Available records:
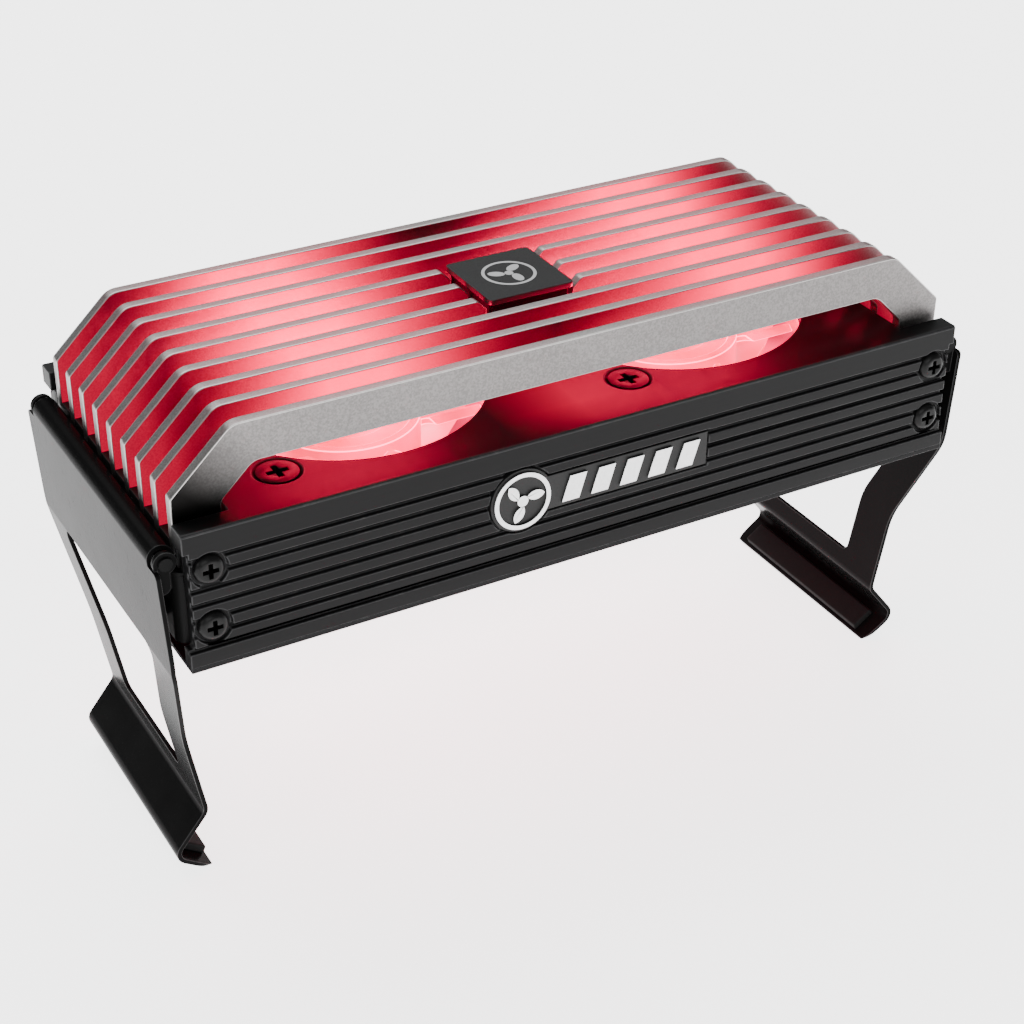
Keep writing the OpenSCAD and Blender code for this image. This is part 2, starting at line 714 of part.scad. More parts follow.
function clip_outline() = rounded(mirrored([
    [hood_w / 2, 0, 0], [hood_w / 2, -panel_top, 0.3], [clip_w / 2, -panel_top, 0.8],
    [clip_w / 2, -panel_h, 14], [leg_w / 2, -panel_h - 18.5, 14], [leg_w / 2, 3 - clip_h, 0],
    [foot_w / 2, -clip_h, 2]]));
function clip_window() = rounded(mirrored([
    [clip_w / 2 - leg_side, -panel_h, 2], [leg_w / 2 - leg_side + 0.2, -panel_h - 17.3, 12],
    [leg_w / 2 - leg_side, 3.7 - leg_end, 1.5]]));

module clip_ear() {
    difference() {
        union() {
            translate([hinge_x, hinge_z]) circle(r = ear_r);
            translate([wall_out + 0.4, -ear_z + ear_tip_r])
                square([2 * ear_tip_r, ear_z - ear_tip_r + hinge_z]);
            translate([wall_out + 0.4 + ear_tip_r, -ear_z + ear_tip_r]) circle(r = ear_tip_r);
        }
        translate([hinge_x, hinge_z]) circle(r = pin_r + running);
    }
}

module clip(s) color(black) on_deck() side(s) {
    intersection() {
        slab_y(clip_w + 2) polygon(sheet(clip_path(), clip_t));
        slab_x(hinge_x - 20, 40) difference() {
            polygon(clip_outline());
            polygon(clip_window());
        }
    }
    for (y = [-1, 1]) translate([0, y * (ear_y + ear_t / 2), 0]) slab_y(ear_t) clip_ear();
}
module clip_left() clip(-1);
module clip_right() clip(1);

// A rubber strip on the inside of the hook's lip
module grip_pad(s) color([0.12, 0.12, 0.12]) on_deck() side(s) {
    along = unit(clip_heel() - clip_tip());
    up = [-along.y, along.x];
    start = clip_tip() + along * 0.6 + up * (clip_t / 2 + seat);
    pad_w = norm(clip_heel() - clip_tip()) - 0.6;
    slab_y(foot_w - 6) polygon([start, start + along * pad_w, start + along * (pad_w - 0.4) + up * pad_t,
        start + along * 0.3 + up * pad_t]);
}
module grip_pad_left() grip_pad(-1);
module grip_pad_right() grip_pad(1);

module hinge_pin(s) color(steel) on_deck() side(s) translate([hinge_x, 0, hinge_z]) {
    rod_y(-pin_l / 2, pin_l / 2, pin_r);
    rod_y(-pin_l / 2 - pin_head_h, -pin_l / 2, pin_head_r);
    rod_y(pin_l / 2, pin_l / 2 + pin_head_h, pin_head_r);
}
module hinge_pin_left() hinge_pin(-1);
module hinge_pin_right() hinge_pin(1);

// Torsion spring: a leg up the panel, a coil round the pin and a leg down the wall
function coil_point(a) = [coil_r * cos(a), (a / 360 - coil_turns / 2) * coil_pitch, coil_r * sin(a)];
function spring_path() =
    let (last = 360 * coil_turns)
    let (out = [-sin(panel_lean), 0, -cos(panel_lean)], in = [sin(wall_lean), 0, -cos(wall_lean)])
    concat(
        [for (l = [leg_l, leg_l / 2]) coil_point(0) + l * out],
        [for (i = [0:coil_steps * coil_turns]) coil_point(360 * i / coil_steps)],
        [for (l = [leg_l / 2, leg_l]) coil_point(last) + l * in]);
// Round bar of radius r along a path that lies nearly square to Y
module wire(path, r, sides = 6) {
    n = len(path);
    points = [for (i = [0:n - 1])
        let (t = unit(path[min(i + 1, n - 1)] - path[max(i - 1, 0)]))
        let (a = unit(cross(t, [0, 1, 0])), b = cross(t, a))
        for (k = [0:sides - 1]) path[i] + r * (cos(360 * k / sides) * a + sin(360 * k / sides) * b)];
    sides_faces = [for (i = [0:n - 2], k = [0:sides - 1])
        let (a = i * sides + k, b = i * sides + (k + 1) % sides)
        each [[a, b, b + sides], [a, b + sides, a + sides]]];
    ends = [[for (k = [sides - 1:-1:0]) k], [for (k = [0:sides - 1]) (n - 1) * sides + k]];
    polyhedron(points, concat(sides_faces, ends));
}

module torsion_spring(s) color(steel) on_deck() side(s) translate([hinge_x, 0, hinge_z])
    wire(spring_path(), wire_d / 2);
module torsion_spring_left() torsion_spring(-1);
module torsion_spring_right() torsion_spring(1);

body_channel();
bottom_plate();
end_bracket_left();
end_bracket_right();
fin_rail_left();
fin_rail_right();
fin_1();
fin_2();
fin_3();
fin_4();
fin_5();
fin_6();
fin_7();
fin_8();
fin_9();
badge_base();
badge_plate();
emblem_base();
emblem();
cable_grommet();
fan_frame_left();
fan_frame_right();
fan_rotor_left();
fan_rotor_right();
rotor_cup_left();
rotor_cup_right();
rotor_magnet_left();
rotor_magnet_right();
rotor_shaft_left();
rotor_shaft_right();
bearing_left();
bearing_right();
stator_core_left();
stator_core_right();
stator_coils_left();
stator_coils_right();
fan_board_left();
fan_board_right();
leds_left();
leds_right();
junction_board();
board_sockets();
fan_leads();
fan_screws();
skirt_screws();
bottom_screws();
clip_left();
clip_right();
grip_pad_left();
grip_pad_right();
hinge_pin_left();
hinge_pin_right();
torsion_spring_left();
torsion_spring_right();
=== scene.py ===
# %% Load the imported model, which is the frame for everything
import json
import math

import bpy
from mathutils import Matrix, Vector

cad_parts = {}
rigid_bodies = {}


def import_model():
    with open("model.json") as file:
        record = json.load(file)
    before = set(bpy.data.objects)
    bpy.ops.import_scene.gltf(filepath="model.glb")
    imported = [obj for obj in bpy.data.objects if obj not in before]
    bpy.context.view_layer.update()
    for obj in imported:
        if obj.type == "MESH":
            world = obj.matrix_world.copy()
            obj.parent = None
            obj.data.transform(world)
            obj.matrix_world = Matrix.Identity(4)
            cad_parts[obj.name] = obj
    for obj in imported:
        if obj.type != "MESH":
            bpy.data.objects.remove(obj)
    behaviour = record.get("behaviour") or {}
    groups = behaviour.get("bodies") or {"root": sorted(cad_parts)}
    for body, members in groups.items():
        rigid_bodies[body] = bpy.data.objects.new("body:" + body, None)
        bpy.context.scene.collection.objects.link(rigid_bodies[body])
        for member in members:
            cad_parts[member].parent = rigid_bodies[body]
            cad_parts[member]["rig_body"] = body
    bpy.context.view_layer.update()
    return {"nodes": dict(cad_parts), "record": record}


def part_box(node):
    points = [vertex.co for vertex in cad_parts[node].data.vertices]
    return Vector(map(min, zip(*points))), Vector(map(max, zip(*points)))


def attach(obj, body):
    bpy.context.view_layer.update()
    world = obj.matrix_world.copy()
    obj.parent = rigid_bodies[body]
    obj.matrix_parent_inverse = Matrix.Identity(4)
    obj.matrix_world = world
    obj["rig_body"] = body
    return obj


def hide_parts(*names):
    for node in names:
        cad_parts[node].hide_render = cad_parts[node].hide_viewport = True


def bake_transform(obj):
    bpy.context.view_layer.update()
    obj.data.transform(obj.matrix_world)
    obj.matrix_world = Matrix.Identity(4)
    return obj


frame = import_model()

MM = 0.001
SIDES = ("left", "right")

# %% [markdown]
# # A clip-on cooling fan unit for memory modules
# The unit is a black grooved aluminium housing with two lit fans, nine bare aluminium fins over
# them, and a long sprung clip at each end. Its sizes, its joints and the place of each piece come
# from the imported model. This file gives the pieces their finish, and replaces the ones whose
# real detail is finer than the model's: rounded edges, screw recesses, wound springs.
# We start with the camera, because every later choice is judged through it. It could be aimed
# with a constraint, but a plain matrix from its place, its target and its roll is easier to read.

# %% Camera
EYE = Vector((-154.93, -272.88, 230.76)) * MM
TARGET = Vector((0.04, -1.75, 38.93)) * MM
ROLL = 0.010

back = (EYE - TARGET).normalized()
right = Vector((0, 0, 1)).cross(back).normalized()
up = back.cross(right)
right, up = (right * math.cos(ROLL) + up * math.sin(ROLL),
             up * math.cos(ROLL) - right * math.sin(ROLL))
lens = bpy.data.cameras.new("camera")
lens.lens = 73.16
lens.sensor_width = 36
lens.clip_start = 0.01
camera = bpy.data.objects.new("camera", lens)
bpy.context.scene.collection.objects.link(camera)
camera.matrix_world = Matrix.Translation(EYE) @ Matrix((right, up, back)).transposed().to_4x4()
bpy.context.scene.camera = camera
print("camera at", [round(v / MM) for v in EYE])

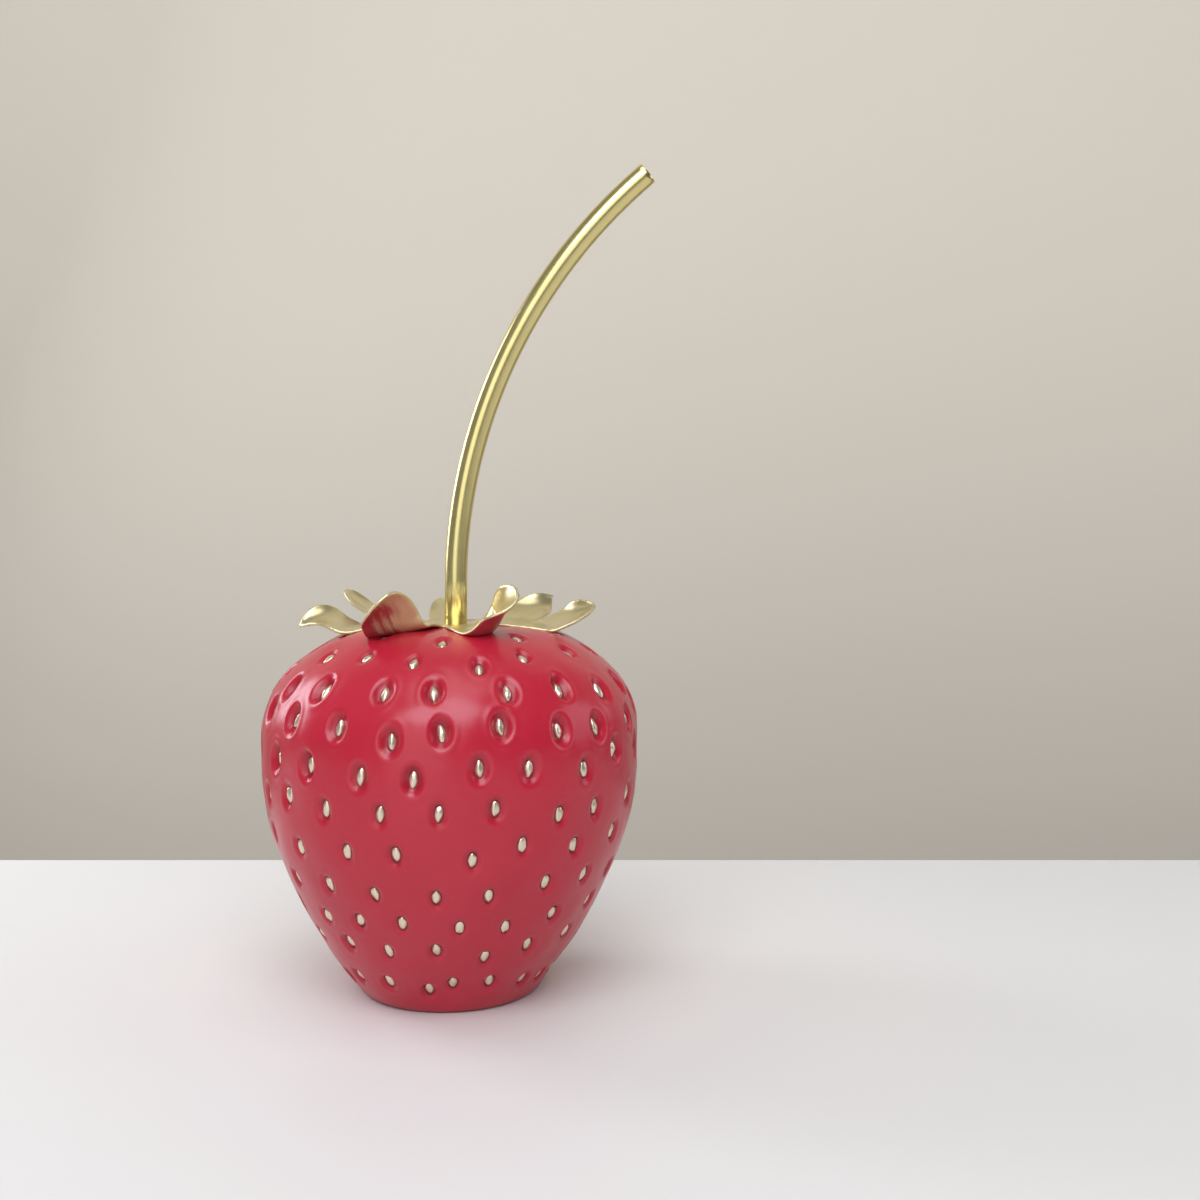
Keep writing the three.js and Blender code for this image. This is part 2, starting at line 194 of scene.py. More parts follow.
# Table and wall.
TABLE_HALF_WIDTH = 1500
TABLE_FRONT_Y = -1800
TABLE_BACK_Y = 215
TABLE_THICKNESS = 30
WALL_HALF_WIDTH = 3000
WALL_Y = 800
WALL_THICKNESS = 20
WALL_FOOT_Z = -900
WALL_TOP_Z = 2600

# Lamps, aimed at the berry's upper half: azimuth (0 in front, 90 toward +X) and elevation in
# degrees, distance and size in metres, watts, and colour.
LAMP_AIM_Z = 120
DAYLIGHT = "f4f4ff"
WHITE = "ffffff"
LAMPS = [
    ("front_window", -2, 47, 1.6, (1.5, 1.1), 19, DAYLIGHT),
    ("left_window", -114, 22, 0.8, (0.3, 0.55), 2.5, DAYLIGHT),
    ("right_window", 92, 18, 1.4, (0.9, 0.7), 2.6, DAYLIGHT),
    ("room", -12, 12, 3, (2.4, 2), 14, WHITE),
    ("ceiling", 0, 80, 2, (1.4, 1.2), 8, WHITE),
]

# The room's own light: its colour, its strength, and how much more comes along +X, +Y and +Z.
ROOM_COLOUR = "e6e8ea"
ROOM_STRENGTH = 0.17
ROOM_SLOPE = (-0.1, -0.06, 0.12)


# ---- Small helpers ----

def lerp(a, b, t):
    return a + (b - a) * t


def smoothstep(value, low, high):
    t = min(1, max(0, (value - low) / (high - low)))
    return t * t * (3 - 2 * t)


def srgb(code):
    """A linear colour from an sRGB hex code."""
    parts = [int(code[i:i + 2], 16) / 255 for i in (0, 2, 4)]
    return tuple(c / 12.92 if c <= 0.04045 else ((c + 0.055) / 1.055) ** 2.4 for c in parts) + (1,)


def make_draw(seed):
    """Repeatable draws between -1 and 1, by a linear congruential rule."""
    state = seed

    def draw():
        nonlocal state
        state = (state * 1664525 + 1013904223) % 2 ** 32
        return state / 2 ** 31 - 1
    return draw


def finish_mesh(bm, name, material=None, smooth=True):
    """Turns a bmesh in millimetres into an object in metres."""
    bmesh.ops.scale(bm, vec=(MM, MM, MM), verts=bm.verts)
    mesh = bpy.data.meshes.new(name)
    bm.to_mesh(mesh)
    bm.free()
    if material:
        mesh.materials.append(material)
    for polygon in mesh.polygons:
        polygon.use_smooth = smooth
    made = bpy.data.objects.new(name, mesh)
    bpy.context.scene.collection.objects.link(made)
    return made


# ---- Shader helpers ----

def fill(tree, made, inputs):
    """Gives a node's inputs their values, or links them to other sockets."""
    for key, value in inputs.items():
        if isinstance(value, bpy.types.NodeSocket):
            tree.links.new(value, made.inputs[key])
        else:
            made.inputs[key].default_value = value


def node(tree, kind, inputs, **settings):
    """Adds a shader node with its settings, and fills its inputs."""
    made = tree.nodes.new(kind)
    for key, value in settings.items():
        setattr(made, key, value)
    fill(tree, made, inputs)
    return made


def new_material(name):
    """A material with its Principled shader, and the shader's tree."""
    material = bpy.data.materials.new(name)
    material.use_nodes = True
    tree = material.node_tree
    return material, tree, tree.nodes["Principled BSDF"]


def own_place(tree):
    """The place of a point in the object's own metres."""
    return node(tree, "ShaderNodeTexCoord", {}).outputs["Object"]


def painted(tree, name):
    """The outputs that read one of the values painted on the mesh's vertices."""
    return node(tree, "ShaderNodeAttribute", {}, attribute_name=name).outputs


def calculate(tree, operation, *values):
    made = node(tree, "ShaderNodeMath", dict(enumerate(values)), operation=operation)
    return made.outputs["Value"]


def cloud(tree, place, scale, detail, roughness=0.5):
    """Soft random patches between 0 and 1."""
    return node(tree, "ShaderNodeTexNoise", {
        "Vector": place, "Scale": scale, "Detail": detail, "Roughness": roughness,
    }).outputs["Fac"]


def ramp(tree, value, low=0, high=1, to_low=0, to_high=1, shape="LINEAR"):
    """Maps one span onto another, and stays at the ends beyond it."""
    return node(tree, "ShaderNodeMapRange", {
        "Value": value, "From Min": low, "From Max": high, "To Min": to_low, "To Max": to_high,
    }, interpolation_type=shape).outputs["Result"]


def mix(tree, share, first, second):
    """A colour between two others, each an sRGB hex code or a socket."""
    first, second = (srgb(end) if isinstance(end, str) else end for end in (first, second))
    made = node(tree, "ShaderNodeMix", {0: share, 6: first, 7: second}, data_type="RGBA")
    return made.outputs[2]


def bump(tree, height, strength, distance, **normal):
    """A direction that leans as if the surface rose by so many metres."""
    return node(tree, "ShaderNodeBump", {
        "Height": height, "Strength": strength, "Distance": distance, **normal,
    }).outputs["Normal"]


# ---- Camera ----

def place_camera():
    data = bpy.data.cameras.new("camera")
    data.lens = CAMERA_LENS
    data.sensor_width = CAMERA_SENSOR
    data.clip_start = CAMERA_NEAR * MM
    camera = bpy.data.objects.new("camera", data)
    camera.location = Vector(CAMERA_PLACE) * MM
    camera.rotation_euler = (math.pi / 2 - CAMERA_PITCH, 0, 0)
    bpy.context.scene.collection.objects.link(camera)
    bpy.context.scene.camera = camera


# ---- Berry ----

def side_radius(z):
    return WIDEST_R * (1 - FOOT_TAPER * ((WIDEST_Z - z) / WIDEST_Z) ** TAPER_POWER)


def shoulder_radius(z):
    return WIDEST_R * math.sqrt(1 - ((z - WIDEST_Z) / SHOULDER_H) ** SHOULDER_POWER)


def shoulder_height(r):
    return WIDEST_Z + SHOULDER_H * (1 - (r / WIDEST_R) ** 2) ** (1 / SHOULDER_POWER)


# The crown's low dome meets the shoulder at its rim, and slopes there as the shoulder does.
CROWN_RIM_Z = shoulder_height(CROWN_RIM_R)
CROWN_RIM_SLOPE = (
    -SHOULDER_POWER * WIDEST_R ** 2 * (CROWN_RIM_Z - WIDEST_Z) ** (SHOULDER_POWER - 1)
    / (2 * CROWN_RIM_R * SHOULDER_H ** SHOULDER_POWER)
)
CROWN_DROP = CROWN_MIDDLE_Z - CROWN_RIM_Z
CROWN_POWER = -CROWN_RIM_R / (CROWN_RIM_SLOPE * CROWN_DROP)


def crown_height(r):
    return CROWN_MIDDLE_Z - CROWN_DROP * (r / CROWN_RIM_R) ** CROWN_POWER


def steps(start, stop, step):
    """Evenly stepped values from start, up or down, and short of stop."""
    return [start + i * step for i in range(math.ceil((stop - start) / step))]


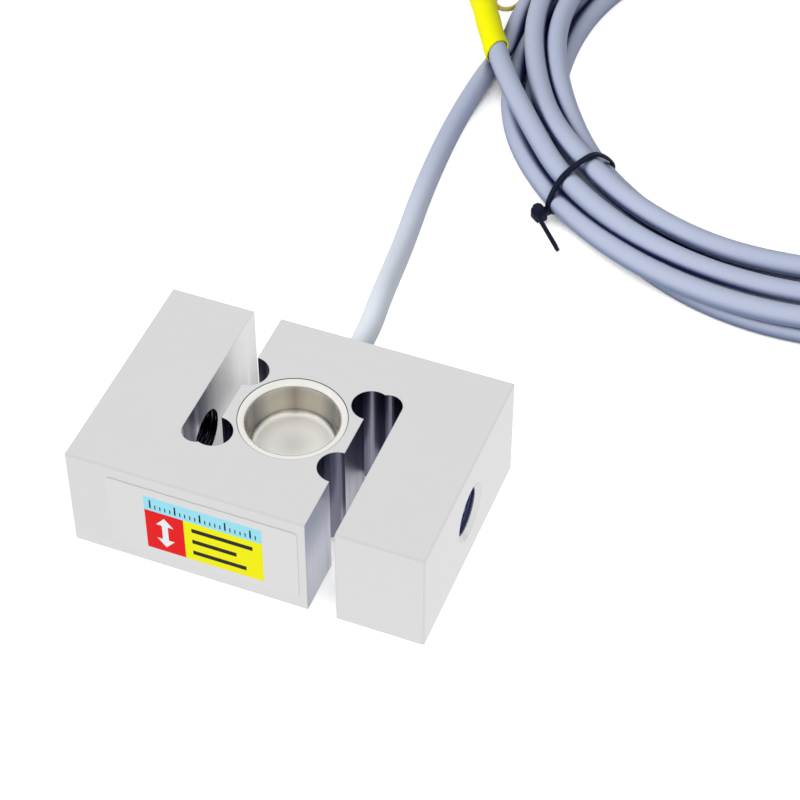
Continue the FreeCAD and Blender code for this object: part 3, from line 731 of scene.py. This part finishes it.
def finishFaces(beam, values):
    low, high = (Vector(corner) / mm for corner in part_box("s_body"))
    skin, play = values["skin"], 0.02
    for face in beam.data.polygons:
        place = face.center / mm
        outside = (min(place - low) < skin or min(high - place) < skin)
        fromAxis = math.hypot(place.y, place.z - values["threadHeight"])
        level = max(abs(value) for value in face.normal) > values["level"]
        inThread = values["slotWall"] < abs(place.x) < values["threadFade"] + 10 * play
        inThread = inThread and fromAxis < values["threadMajor"] + play
        face.use_smooth = not (outside or level)
        if inThread and abs(face.normal.x) < values["endFacing"]:
            face.material_index = 2 if place.x > 0 else 3
            face.use_smooth = True
        elif not outside and not (abs(place.x) > values["threadFade"] and fromAxis < values["mouthRadius"]):
            face.material_index = 1


def makeBeam(values):
    shape = bmesh.new()
    shape.from_mesh(nodes["s_body"].data)
    bmesh.ops.remove_doubles(shape, verts=shape.verts, dist=values["weld"] * mm)
    bmesh.ops.dissolve_limit(shape, angle_limit=math.radians(values["flatAngle"]), verts=shape.verts,
                             edges=shape.edges)
    shape.verts.index_update()
    beam = meshPiece("s_beam", [corner.co[:] for corner in shape.verts],
                     [[corner.index for corner in face.verts] for face in shape.faces])
    shape.free()
    addModifier(beam, "BEVEL", width=values["edgeBreak"] * mm, segments=1, limit_method="ANGLE",
                angle_limit=math.radians(values["breakAngle"]), use_clamp_overlap=True)
    rods = [threadRod(values, side) for side in (-1, 1)]
    for rod in rods:
        addModifier(beam, "BOOLEAN", operation="DIFFERENCE", solver="EXACT", object=rod)
    settle(beam)
    for rod in rods:
        bpy.data.objects.remove(rod)
    beam.data.materials.clear()
    for finish in (nickel, slotShadedNickel, threadPaintedShade, threadPaintedDeepShade):
        beam.data.materials.append(finish)
    beam.data.set_sharp_from_angle(angle=math.radians(values["smoothAngle"]))
    finishFaces(beam, values)
    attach(beam, "root")
    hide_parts("s_body")
    return beam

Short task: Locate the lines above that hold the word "collection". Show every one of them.

Finished exercise:
        bpy.context.scene.collection.objects.link(rigid_bodies[body])
bpy.context.scene.collection.objects.link(camera)
    bpy.context.scene.collection.objects.link(made)
    bpy.context.scene.collection.objects.link(camera)